**AIM OF THE EXERCISE:**
Reproduce the material in full, exactly as written.

(begin)

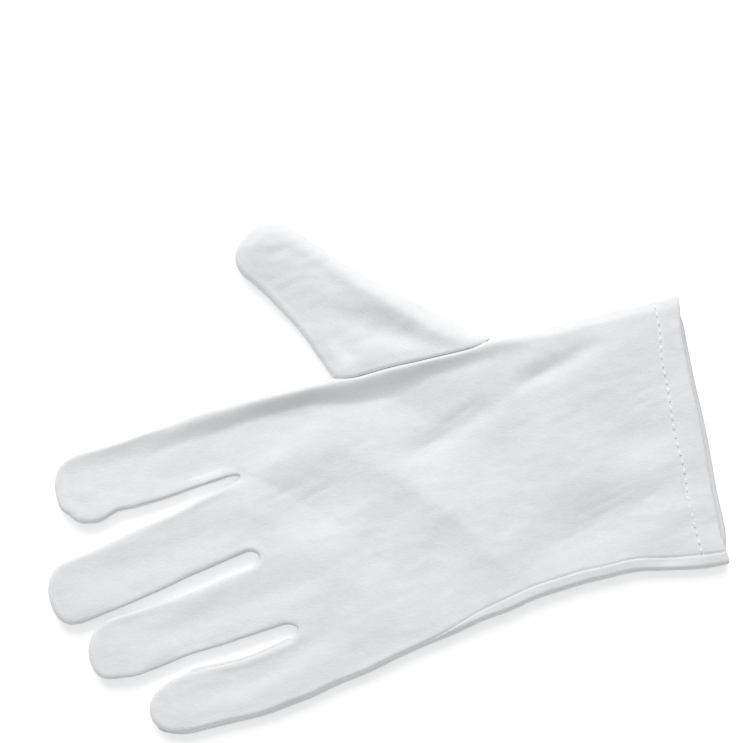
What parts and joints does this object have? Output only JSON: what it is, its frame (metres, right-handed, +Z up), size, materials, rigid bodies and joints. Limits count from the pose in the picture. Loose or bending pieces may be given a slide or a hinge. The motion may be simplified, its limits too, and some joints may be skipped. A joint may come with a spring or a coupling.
{
  "type": "white parade glove",
  "caption": "Thin white cotton dress glove for the left hand, lying on its palm, hollow, with an open hemmed cuff, side strips between the fingers and a set-in thumb.",
  "frame": {"origin": "on the table, under the middle of the glove's bounding box", "axes": "+X from the little finger towards the thumb, +Y from the cuff towards the fingertips, +Z up through the back of the hand"},
  "size_m": [0.1694, 0.2374, 0.012],
  "materials": {
    "back_cotton": "matt, softly napped cotton jersey",
    "palm_cotton": "matt, softly napped cotton jersey",
    "strip_cotton": "matt cotton jersey",
    "thumb_cotton": "matt, softly napped cotton jersey",
    "hem_cotton": "matt cotton jersey, turned in and stitched"
  },
  "bodies": {
    "root": {"back_panel": "back_cotton", "palm_panel": "palm_cotton", "fourchette_index_middle": "strip_cotton", "fourchette_middle_ring": "strip_cotton", "fourchette_ring_little": "strip_cotton", "thumb": "thumb_cotton", "cuff_hem": "hem_cotton"}
  },
  "joints": []
}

(end)

**RESULT:**
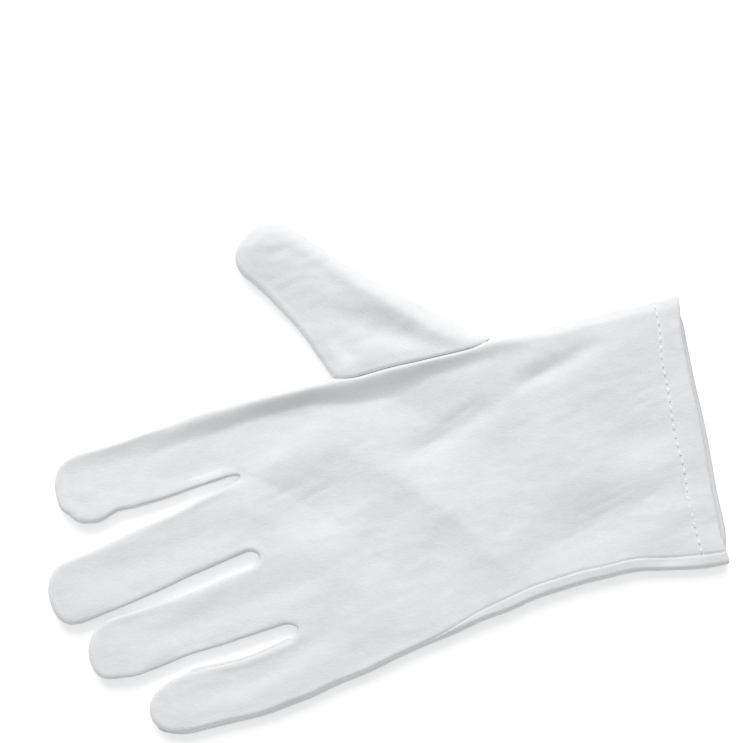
What parts and joints does this object have? Output only JSON: what it is, its frame (metres, right-handed, +Z up), size, materials, rigid bodies and joints. Limits count from the pose in the picture. Loose or bending pieces may be given a slide or a hinge. The motion may be simplified, its limits too, and some joints may be skipped. A joint may come with a spring or a coupling.
{
  "type": "white parade glove",
  "caption": "Thin white cotton dress glove for the left hand, lying on its palm, hollow, with an open hemmed cuff, side strips between the fingers and a set-in thumb.",
  "frame": {"origin": "on the table, under the middle of the glove's bounding box", "axes": "+X from the little finger towards the thumb, +Y from the cuff towards the fingertips, +Z up through the back of the hand"},
  "size_m": [0.1694, 0.2374, 0.012],
  "materials": {
    "back_cotton": "matt, softly napped cotton jersey",
    "palm_cotton": "matt, softly napped cotton jersey",
    "strip_cotton": "matt cotton jersey",
    "thumb_cotton": "matt, softly napped cotton jersey",
    "hem_cotton": "matt cotton jersey, turned in and stitched"
  },
  "bodies": {
    "root": {"back_panel": "back_cotton", "palm_panel": "palm_cotton", "fourchette_index_middle": "strip_cotton", "fourchette_middle_ring": "strip_cotton", "fourchette_ring_little": "strip_cotton", "thumb": "thumb_cotton", "cuff_hem": "hem_cotton"}
  },
  "joints": []
}